**Aim**: Extract all lines that hold the string "where".
# Given material start
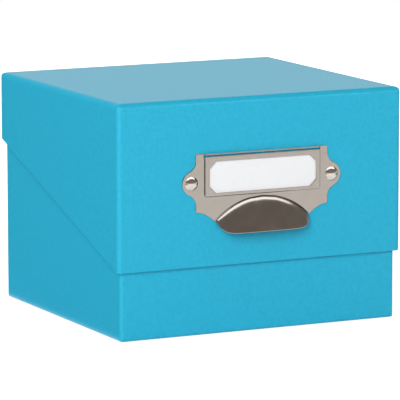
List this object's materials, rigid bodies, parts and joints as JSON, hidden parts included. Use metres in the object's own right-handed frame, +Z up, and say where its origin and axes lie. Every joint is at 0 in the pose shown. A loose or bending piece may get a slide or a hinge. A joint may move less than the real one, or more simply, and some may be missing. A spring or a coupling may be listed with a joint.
{
  "type": "photo storage box",
  "caption": "Paper-covered board box with a lift-off lid, a long front flap and a riveted metal label holder with a finger pull.",
  "frame": {"origin": "centre of the face that the box stands on", "axes": "+Z up, +X to the right along the front, -Y out of the front where the label holder is"},
  "size_m": [0.19, 0.185, 0.143],
  "materials": {
    "greyboard": "raw greyboard",
    "corner_tape": "kraft paper tape",
    "cover_paper": "dyed paper with a fine even tooth, matt",
    "lining_paper": "uncoated white paper",
    "nickel_plate": "satin nickel plate",
    "nickel_rivet": "bright nickel plate",
    "card": "smooth white card"
  },
  "bodies": {
    "base": {"base_floor_board": "greyboard", "base_front_board": "greyboard", "base_rear_board": "greyboard", "base_left_board": "greyboard", "base_right_board": "greyboard", "base_corner_tapes": "corner_tape", "base_cover_paper": "cover_paper", "base_wall_lining": "lining_paper", "base_floor_lining": "lining_paper", "base_bottom_sheet": "lining_paper"},
    "lid": {"lid_top_board": "greyboard", "lid_front_board": "greyboard", "lid_rear_board": "greyboard", "lid_left_board": "greyboard", "lid_right_board": "greyboard", "lid_corner_tapes": "corner_tape", "lid_cover_paper": "cover_paper", "lid_wall_lining": "lining_paper", "lid_top_lining": "lining_paper", "label_holder": "nickel_plate", "rivets": "nickel_rivet", "rivet_backs": "nickel_rivet"},
    "card": {"label_card": "card"}
  },
  "joints": [
    {"name": "lid_lift", "type": "slide", "parent": "base", "child": "lid", "axis": [0, 0, 1], "range_m": [0, 0.11]},
    {"name": "card_slide", "type": "slide", "parent": "lid", "child": "card", "axis": [0, 0, 1], "range_m": [0, 0.026]}
  ]
}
# Given material end
**Exercise response**:
List this object's materials, rigid bodies, parts and joints as JSON, hidden parts included. Use metres in the object's own right-handed frame, +Z up, and say where its origin and axes lie. Every joint is at 0 in the pose shown. A loose or bending piece may get a slide or a hinge. A joint may move less than the real one, or more simply, and some may be missing. A spring or a coupling may be listed with a joint.
  "frame": {"origin": "centre of the face that the box stands on", "axes": "+Z up, +X to the right along the front, -Y out of the front where the label holder is"},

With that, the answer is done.